Nulla dies sine linea

07 octubre 2008

El parque


Siempre me atrajeron los parques. Los de dimensiones aceptables. Curiosidad tal vez sea la palabra mas precisa, una atrayente fascinación. En ellos hay tres tipos de fauna: niños pequeños con sus madres, ancianos descansando en los bancos al sol, y primerizas parejas buscando su lugar idílico y natural donde dar rienda suelta a nervios y besos. Yo, que no pertenezco a ninguno de los grupos, me siento un poco aislado, solitario, es decir, a gusto.
He creado un cuarto estamento donde solo habito yo. Veo y pienso, pienso y veo; tranquilo, asumiendo mi papel. Veo la flora tranquila meciéndose sin ser consciente del paso del tiempo, como dando la espalda al mundo, a las carreras, a las 8 de la mañana frente al espejo del baño, a las prisas y las crisis, al corazón de la ciudad de los negocios. Es agradable comprobar la mella que el otoño hace en los árboles, en las ramas que se niegan a claudicar, en las derrotadas que yacen en el suelo mojado.
También es un excelente lugar para ver eso tan extraño de las relaciones humanas. La madre se preocupa de su pequeño, pendiente que no se lastime, de que no le muerda la mano un cisne, de comprarle un barquillo, de que no se caiga al suelo; en cambio el anciano ya poco le preocupa, solo mira al suelo como ausente, o al frente pensativo; está cansado de la vida, quizás busque sus últimos momentos como las hojas buscan su otoño, esperando que la existencia tenga la cortesía de otorgarle al menos un tranquilo crepúsculo pasando las tardes sentado en el banco de un parque.
Y los ejecutivos, los oficinistas, los empresarios, economistas, abogados y trabajadores de 8 horas pasan aprisa, atravesándolo de punta a punta en apenas unos minutos, sin pararse un segundo a observar, sin diferenciar entre acera y prado, entre jungla y verde, entre asfalto y vida. Y yo veo las rutinas de los demás y pienso en la mía propia, juego con mis sentimientos y sensaciones mientras masco pipas, escucho música o simplemente dejo que los sonidos de alrededor hagan de acompañantes a mis reflexiones.
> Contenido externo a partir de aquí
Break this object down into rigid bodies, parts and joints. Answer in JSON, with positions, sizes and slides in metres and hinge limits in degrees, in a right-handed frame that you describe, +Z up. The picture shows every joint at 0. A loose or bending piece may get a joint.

Es un buen lugar para irse a pensar; sentado o paseando, solo o en compañía de alguna buena canción, notando a noviembre entrando en la ciudad, recorrer sus calles y sus gentes; y buen rincón para hablar con el amor perdido, aunque no pueda escucharte, para hablar al hermano herido, aunque no quiera oírte, para reconciliarte contigo mismo, aunque no puedas perdonarte.
Al irte y volver de un paso a la urbe, dejo en el parque algo de lo más profundo de mi, secretos que solo sus ramas guardan, cavilaciones sobre aquella adolescente de 15 años que mira apasionada al chico de piercings que tiene a su lado, ignorando que tarde o temprano le partirá el corazón, o aquella chica que todos las tardes va paseando pero pasa rápido a mi vera y rehúye el contacto con mis ojos porque le asustan los enigmáticos solitarios, porque ella también se siente sola y aunque hay una ruta más corta para ir a su casa, rodea por el parque porque en el fondo es igual que yo y le encanta ese pequeño oasis dentro de la civilización.
Hace dos semanas la he visto salir de una tienda donde yo estaba comprando libros. Le he dicho que aunque estemos fuera de nuestro entorno, para mí siempre será la chica del parque. Es agradable e interesante. Empezamos a conocernos, y en sus ojos habita la primavera que no había en las hojas vencidas. Creo que ahora los dos nos sentimos menos solos. Paso los días a su vera dejando de pensar en mi vida y viviéndola. No he vuelto al parque.